01/10/2013 Bonjour à toutes et à tous,

Afrique ou la magie de l'art - Crédit photo izart.fr

Afrique ou la magie de l’art – Crédit photo izart.fr

10:30, le feu démarre enfin.

La pluie, qui tombe depuis le lever du jour, n’est guère propice à l’allumage des bûches, disposées sur une tôle à même le sol…

Installé à l’abri sous un préau, Mohamadi Ouedraogo, sculpteur de bronze, prépare déjà la cire d’abeilles, prélevant dans l’épaisse galette, au couteau, de larges tranches qu’il malaxe au fur et à mesure de leur passage sous la flamme.

Lorsque la boule de cire ainsi formée est assez malléable, elle peut prendre forme selon l’inspiration, tout en la réchauffant dans le feu lorsqu’elle durcit trop.

La cire est une matière très agréable à travailler.

Sa texture est souple et douce, chaude.

Le grain très fin, permet un travail rapide et précis, des torsions sans cassure ni craquelure.

Au durcissage, point de rétrécissement ni de modification de la pièce d’origine.

Le mélange de terre, récoltée localement dans le quartier du Gros Bois, à Chazay d’Azergues et de crottin de cheval, pour conférer une texture fibreuse à l’enduit, va permettre d’enrober la figure de cire.

L’objet va alors être soigneusement recouvert de plusieurs couches de cet enduit, les parties fragiles étant renforcées par des tiges de fer bloquées dans la terre, premier contact de la cire et de la terre.

Cire

Cire

Mais la conception de la pièce est l’étape la plus rapide de la technique.

Il va falloir attendre que les moules de terre sèchent, et la pluie qui redouble n’est guère favorable à leur séchage…

Pour accélérer le processus, Madi va les placer autour du feu.

Plus tard, on verra que cela n’est pas sans conséquence sur l’objet de bronze qui en résultera.

Pendant ce temps, le four artisanal, conçu sur place à partir d’un fut d’huile habillé du même mélange de terre et de crottin va être démarré.

Équipé d’un tube métallique horizontal à la base qui recevra un système de soufflerie pour activer sa combustion, il va recevoir le creuset destiné à recueillir les matériaux à fondre.

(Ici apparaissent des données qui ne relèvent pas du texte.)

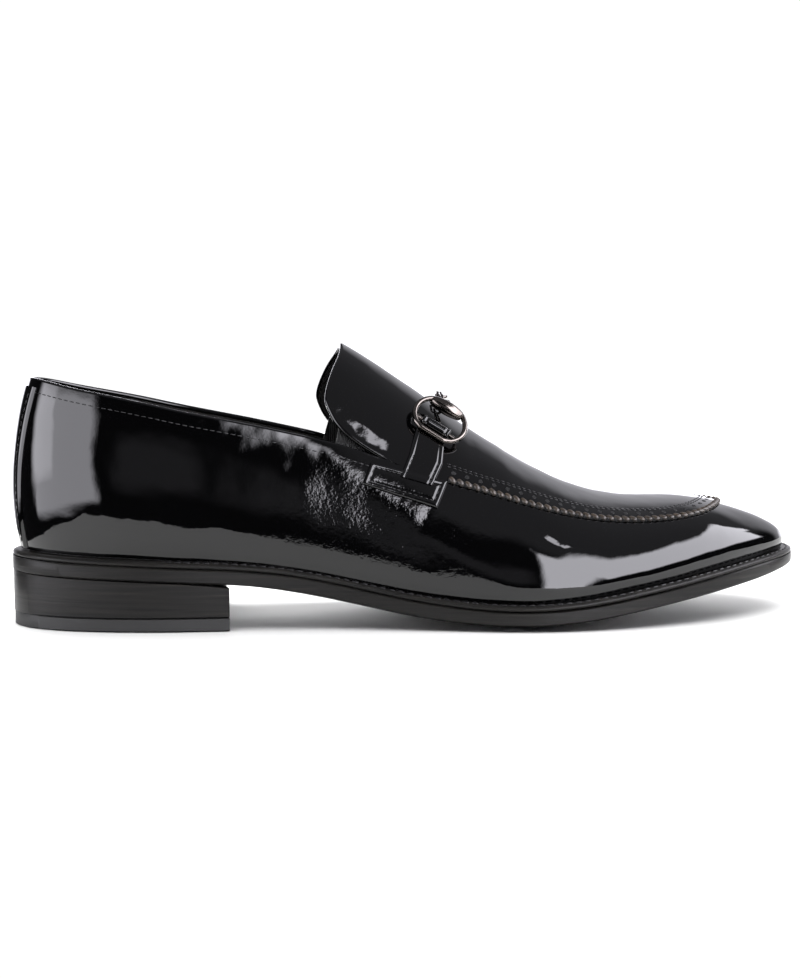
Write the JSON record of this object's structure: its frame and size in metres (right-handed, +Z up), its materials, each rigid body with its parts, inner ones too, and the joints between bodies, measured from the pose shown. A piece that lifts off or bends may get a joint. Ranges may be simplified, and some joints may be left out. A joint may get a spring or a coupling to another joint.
{
  "type": "bit loafer",
  "caption": "Right-foot slip-on dress loafer with a raised apron seam, elastic gores, a ring-and-chain bit over the instep and a low stacked heel.",
  "frame": {"origin": "centre of the bottom of the shoe's bounding box, on the floor that it stands on", "axes": "+X from heel to toe along the sole, +Y towards the inner (medial) side of this right shoe, +Z up"},
  "size_m": [0.302, 0.1018, 0.1033],
  "materials": {
    "patent_leather": "black patent, mirror gloss",
    "braid_leather": "bronze-brown glazed lacing",
    "elastic": "black ribbed elastic",
    "lining_leather": "black matte lining leather",
    "sole_leather": "black dressed edge, satin",
    "heel_rubber": "black, matte",
    "gunmetal": "dark polished gunmetal with a bronze tint"
  },
  "bodies": {
    "root": {"upper": "patent_leather", "backstay": "patent_leather", "apron_braid": "braid_leather", "gore_lateral": "elastic", "gore_medial": "elastic", "strap_lateral": "patent_leather", "strap_medial": "patent_leather", "bit_ring_lateral": "gunmetal", "bit_ring_medial": "gunmetal", "bit_barrel_lateral": "gunmetal", "bit_barrel_medial": "gunmetal", "bit_link_1": "gunmetal", "bit_link_2": "gunmetal", "bit_link_3": "gunmetal", "bit_link_4": "gunmetal", "bit_link_5": "gunmetal", "insole": "lining_leather", "welt": "sole_leather", "outsole": "sole_leather", "heel_stack": "sole_leather", "top_lift": "heel_rubber"}
  },
  "joints": []
}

J’étais vraiment loin de me douter que la caisse de robinets, détendeurs et autres tuyaux de plombiers posée à mes pieds allait constituer le métal en fusion !!!

Moules en terre

Moules en terre

Le moule de terre étant placé dans le feu pour sa cuisson, premier contact entre la terre et le feu qui va durer près de deux heures.

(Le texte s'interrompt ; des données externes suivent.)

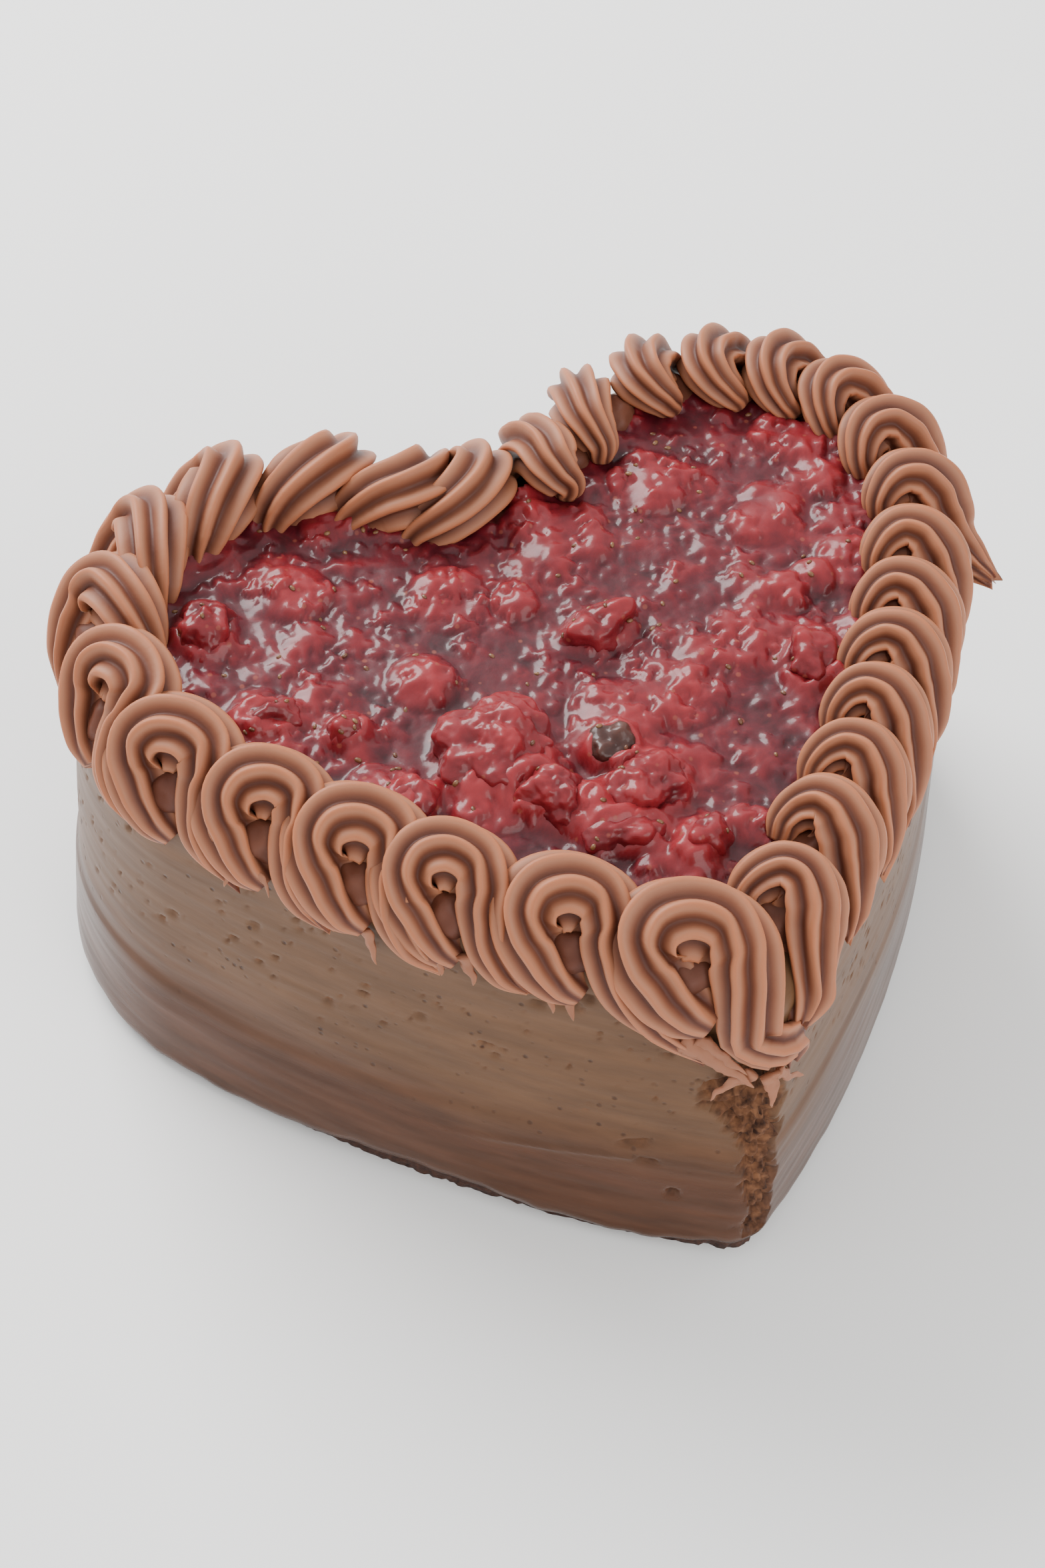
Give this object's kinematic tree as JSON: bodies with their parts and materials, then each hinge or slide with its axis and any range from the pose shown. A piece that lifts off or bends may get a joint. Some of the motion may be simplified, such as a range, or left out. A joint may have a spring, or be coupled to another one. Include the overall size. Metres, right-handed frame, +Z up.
{
  "type": "heart-shaped cake",
  "caption": "Heart-shaped chocolate cake with a smooth iced wall, a rim of piped buttercream loops and a glossy dark berry compote on top.",
  "frame": {"origin": "on the floor, in the middle of the cake's outline box", "axes": "+Z up, the point of the heart towards -Y, its cleft towards +Y, +X to the right of one who looks along +Y"},
  "size_m": [0.1594, 0.1404, 0.0815],
  "materials": {
    "sponge": "moist dark chocolate sponge, bare only in the shadow under the icing's lower edge",
    "icing": "thin smoothed chocolate icing, satin grey-brown above and glossier red-brown below, with drag marks and small pits",
    "buttercream": "soft milk chocolate buttercream from a star nozzle, matt with a faint sheen",
    "compote": "wet dark red berry compote, purple where the syrup stands between the lumps",
    "fruit": "soft cooked berries under glossy syrup",
    "dark_fruit": "a brown, nearly black piece of cooked fruit under syrup"
  },
  "bodies": {
    "root": {"cake": "sponge", "compote": "compote", "fruit_01": "fruit", "fruit_02": "fruit", "fruit_03": "fruit", "fruit_04": "fruit", "fruit_05": "fruit", "fruit_06": "dark_fruit", "fruit_07": "fruit", "fruit_08": "fruit", "fruit_09": "fruit", "fruit_10": "fruit", "fruit_11": "fruit", "fruit_12": "fruit", "icing": "icing", "shell_left_01": "buttercream", "shell_left_02": "buttercream", "shell_left_03": "buttercream", "shell_left_04": "buttercream", "shell_left_05": "buttercream", "shell_left_06": "buttercream", "shell_left_07": "buttercream", "shell_left_08": "buttercream", "shell_left_09": "buttercream", "shell_left_10": "buttercream", "shell_left_11": "buttercream", "shell_left_12": "buttercream", "shell_left_13": "buttercream", "shell_right_01": "buttercream", "shell_right_02": "buttercream", "shell_right_03": "buttercream", "shell_right_04": "buttercream", "shell_right_05": "buttercream", "shell_right_06": "buttercream", "shell_right_07": "buttercream", "shell_right_08": "buttercream", "shell_right_09": "buttercream", "shell_right_10": "buttercream", "shell_right_11": "buttercream", "shell_right_12": "buttercream", "shell_right_13": "buttercream", "shell_right_14": "buttercream", "shell_right_15": "buttercream"}
  },
  "joints": []
}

La cire à l’intérieur, s’est liquéfiée sous l’effet de la chaleur, elle est recueillie au fur et à mesure de son vidage, pour resservir ultérieurement.

Les pièces de terre extrudées sont calées verticalement, commence alors la magie du coulage du métal en fusion, longue langue de feu rouge et fumante qui doit minutieusement remplir le moule, première rencontre entre la terre et le métal

L’opération suivante va consister à refroidir le moulage rempli de bronze, en le saupoudrant d’eau.

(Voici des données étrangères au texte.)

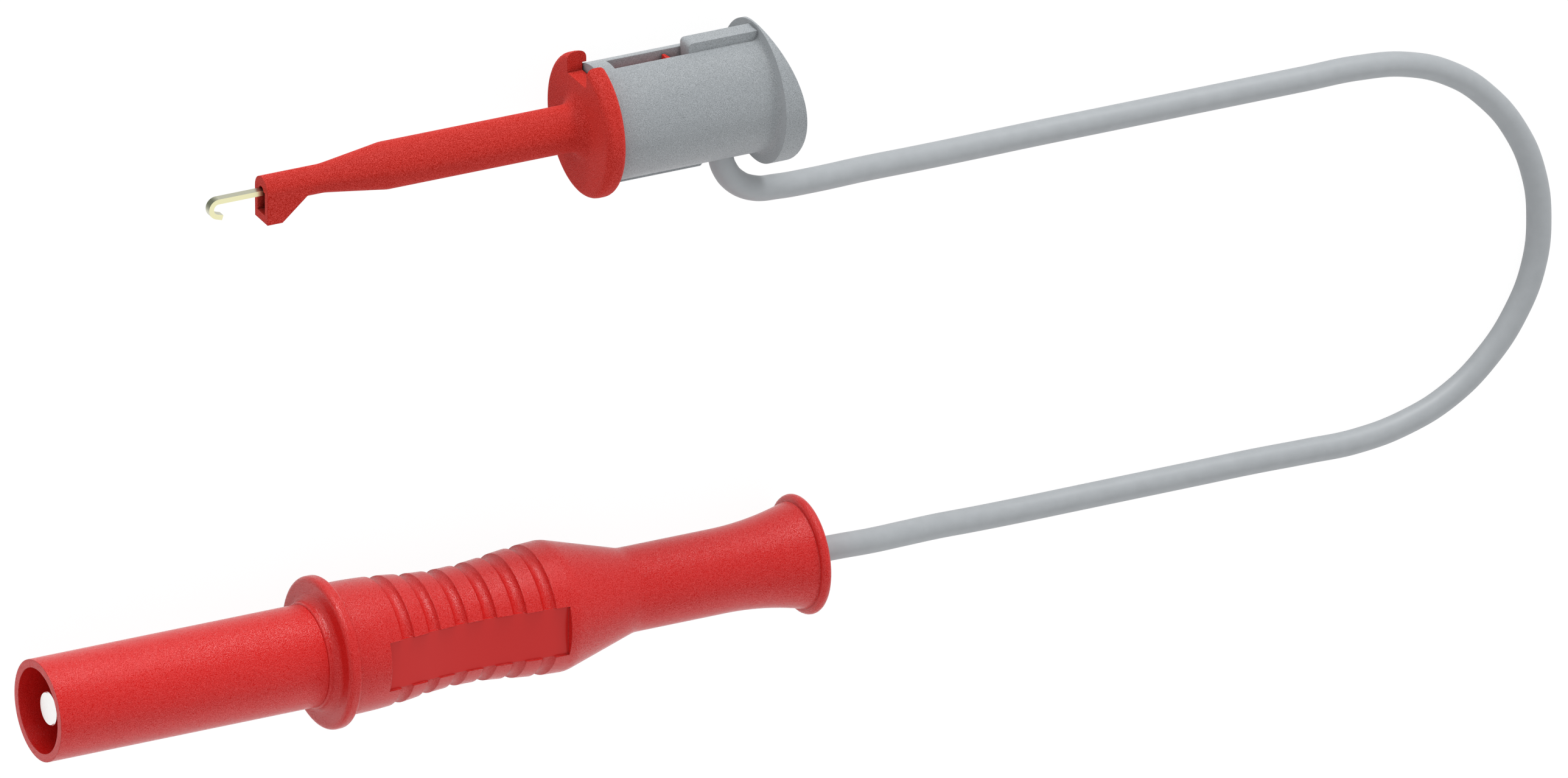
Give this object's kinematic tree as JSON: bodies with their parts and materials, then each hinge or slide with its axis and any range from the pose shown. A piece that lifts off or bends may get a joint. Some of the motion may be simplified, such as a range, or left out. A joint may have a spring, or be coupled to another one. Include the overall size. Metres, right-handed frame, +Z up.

Il est 18:00, la pluie n’a pas cessé de la journée, la fatigue nous gagne, mais que dire face à celle de Madi qui n’a pas quitté son atelier improvisé depuis huit heures déjà et travaille sans relâche et sans plainte, secondé par un collègue en fin de journée…

Afrique ou la magie de l’art avec ce moment intense, les moules de terre sont brisés, nous sommes sans voix devant l’opération finale.

Fruit du travail, de la patience et de la création, l’objet est accouché sous nos yeux, prend forme, extirpé de sa chrysalide rêche et noircie.

Le deviner, le toucher, le palper, le caresser, le peser, le reconnaître comme sien, prolongement de soi, ultime rencontre.

19:30, quelque coups de lime, beaucoup de joie et une grande fatigue plus tard, je vais poser précieusement ma pièce dans mon sac à main et reprendre contact avec la réalité.

Mohamadi OUEDRAOGO  Sculpteur de bronze – Ouagadougou – Burkina Faso

+226 76 57 91 39

Invité de la troisième édition Africazergues à Chazay d’Azergues (69), un projet qui marque les 30 ans de Partage Tiers Monde Val d’Azergues et les 20 ans de participation au développement de 4 villages de brousse au Burkina-Faso dénommés Gadghin.

Malgré le temps, malgré le peu de sensibilisation du public, vous étiez là, parmi tous les porteurs de ce magnifique projet.

Respect !

Spéciale dédicace à Madi qui a pris l’avion à midi hier, pour retrouver les siens et le soleil après trois mois passés en France à installer son atelier de bronze, opération qu’il renouvelle deux fois par an avec ses collègues pour vivre de son art et le faire partager grâce aux solidarités locales.

PS :

La participation au stage de bronze était de 35€ pour une durée de deux heures, il n’y a que la durée qui a été modifiée.